La semana pasada inicié un texto que nació a partir de una tragedia personal y colectiva. La muerte de Carlos Manzo, como tantos otros asesinatos ligados a la violencia criminal, volvió a abrir heridas en mi propia historia familiar. No lo había compartido públicamente, pero tuve un primo hermano que fue alcalde de Ocampo, Durango: Luis Carlos Ramírez, en los años del sexenio de Felipe Calderón. Él también decidió enfrentar a los grupos criminales y lo mataron brutalmente: más de 150 balazos en un pequeño poblado, sin cámaras, sin escándalos, sin la indignación nacional que hoy vimos con el caso de Carlos Manzo. Ninguno de los dos crímenes puede ser menos grave que los otros tantos.
Es una tragedia para su familia, para el pueblo y para todo un país que parece acostumbrarse a contar muertos.
El asesinato de Carlos Manzo detonó, además, un movimiento mediático enorme. Hay quienes vemos detrás de ello una campaña, una intención política, quizá. Pero más allá de las interpretaciones, el tema de fondo sigue siendo el mismo: Vivimos dentro de una espiral de violencia que ningún gobierno —ni los de antes— ha logrado frenar por completo, y explico por qué.
Quiero centrarme en lo siguiente: La corresponsabilidad ciudadana, ese factor incómodo del que casi nadie quiere hablar.
Consumimos lo que nos mata.
En mi familia tomamos una decisión desde hace años: No consumir nada relacionado con la narcocultura. Ni narcocorridos, ni conciertos, ni series, ni contenidos que romantizan a criminales. Porque cada reproducción, cada boleto comprado, cada vista en YouTube, sigue alimentando una industria que glorifica a quienes asesinan policías, alcaldes, jóvenes, mujeres y agentes públicos.
Pareciera un acto mínimo, incluso insignificante. Pero es un acto ético.
Mientras algunos creemos que escuchar narcocorridos “nos hace daño”, hay miles de personas abarrotando palenques para ver a artistas cuyo discurso normaliza la vida criminal. La semana pasada multaron a un cantante porque llenó el palenque en nuestra ciudad. “Junior H” ni siquiera tiene que mover un dedo: Sus fans consumen y celebran sus corridos como si fueran himnos de rebeldía.

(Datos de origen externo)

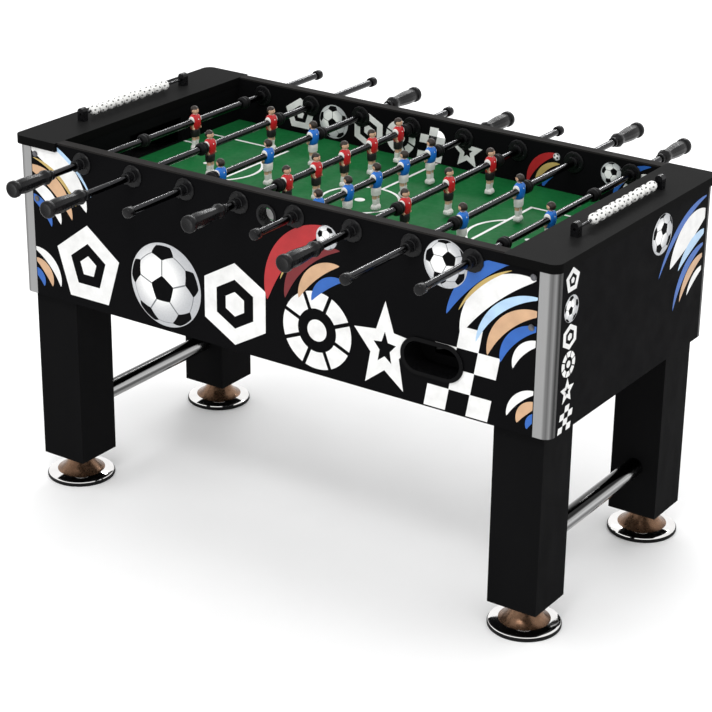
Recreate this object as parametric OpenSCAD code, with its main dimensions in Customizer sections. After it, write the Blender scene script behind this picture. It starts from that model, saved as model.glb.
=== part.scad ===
// Table football (foosball) table with eight sliding and turning rods.
// Frame: origin on the floor under the middle of the table, +Z up,
// +X along the table. -Y is the front, whose return cup is toward +X.
// Every sub-part is a separate solid in its own node. Units are millimetres.

/* [Cabinet] */
// length over the two end top boards
top_l = 1426; // [1200:2:1600]
// width over the two end top boards
top_w = 716; // [600:2:800]
// height of the top boards' upper face above the floor
top_z = 868; // [760:2:920]
// thickness of the end top boards
board_t = 20; // [12:1:30]
// width of each end top board, along the table
board_w = 125; // [80:1:180]
// rounding of the top boards' outer corners
board_r = 22; // [5:1:50]
// length of the cabinet under the boards
cab_l = 1414; // [1180:2:1600]
// width of the cabinet under the boards
cab_w = 700; // [580:2:800]
// height of the cabinet's lower edge above the floor
cab_z = 486; // [400:2:560]
// thickness of the cabinet panels
wall = 25; // [15:1:30]
// outer radius of the rounded corner profiles
corner_r = 21; // [15:1:24]
// width of the corner profiles' flat flange on the long panels
flange_w = 18; // [10:1:30]
// thickness of the corner profiles
profile_t = 3; // [2:0.5:5]

/* [Playing area] */
// height of the playing surface
field_z = 758; // [680:1:800]
// thickness of the playing surface
field_t = 6; // [4:0.5:12]
// distance from the middle to each goal wall
field_half = 590; // [500:1:680]
// width of the goal mouth
goal_w = 190; // [140:2:220]
// height of the goal mouth
goal_h = 62; // [50:1:80]
// height of the ball entry hole's centre
entry_z = 820; // [790:1:830]
// inner radius of the ball entry cup
entry_r = 20; // [18:0.5:24]

/* [Legs] */
// side of each square leg
leg_a = 120; // [80:1:140]
// distance from the middle to the legs' outer faces, along the table
leg_x = 687; // [600:1:700]
// distance from the middle to the legs' outer faces, across the table
leg_y = 332; // [260:1:340]
// height of the legs' lower faces
leg_z = 63; // [40:1:90]
// radius of the tube that joins the legs of one end
tube_r = 22; // [15:1:30]
// height of that tube's axis
tube_z = 181; // [120:1:300]
// radius of a levelling foot
foot_r = 81; // [40:1:90]

/* [Rods] */
// height of the rods' axes
rod_z = 834; // [780:1:850]
// distance from one rod to the next
rod_pitch = 147; // [143:1:160]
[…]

Y más absurdo aún: En pleno evento, alguien del público le entrega 800 mil pesos a un integrante de “Grupo Firme” para que cante un corrido dedicado a un criminal…
No son casos aislados. Lo mismo pasó con el grupo “Los alegres del barranco”, que tocó en el famoso evento del Auditorio Telmex. Y lo realmente preocupante no es solo la acción de los artistas, sino la multitud celebrando, coreando, idolatrando la estética del narco.
La violencia no se entiende sin vernos al espejo.
Es fácil señalar a los gobiernos, a los partidos, a los presidentes. Y sí, tienen responsabilidad. Todas las administraciones deben en garantizar seguridad. Pero mientras como sociedad sigamos alimentando la industria de la narcocultura —legal y pirata—, mientras sigamos justificando que “sólo es música”, mientras sigamos celebrando símbolos criminales, la violencia seguirá encontrando un terreno fértil para crecer.
No lo queremos aceptar, pero la impunidad cultural también mata.
Porque cada vez que normalizamos al narco, enviamos un mensaje: En México, ser criminal puede ser motivo de fama, dinero, reconocimiento social. Y eso es combustible puro para una generación de jóvenes que no ve futuro en otra cosa que no sea esa estética de poder fácil.
O entendemos la corresponsabilidad, o seguimos contando nuestros muertos.
La violencia no desaparecerá por decreto. No habrá reforma, ni Guardia Nacional, ni estrategia que funcione si seguimos consumiendo aquello que glorifica a quienes destruyen comunidades enteras.
Mientras no nos caiga el chip de que también somos parte del problema, seguirán asesinando policías, alcaldes, funcionarios, jóvenes, mujeres. Seguirán desapareciendo muchachos. Seguirán creciendo los cárteles, sus marcas, sus himnos y su presencia en la vida cotidiana.
La corresponsabilidad empieza en cosas tan simples como elegir qué reproducimos, qué celebramos, qué compramos y qué dejamos pasar.
Y quizá parezca poco, pero es el primer paso para dejar de normalizar lo que nos está matando.
P.D.: A 16 años de tu partida, un abrazo con cariño a toda la familia. DEP Luis Carlos Ramírez.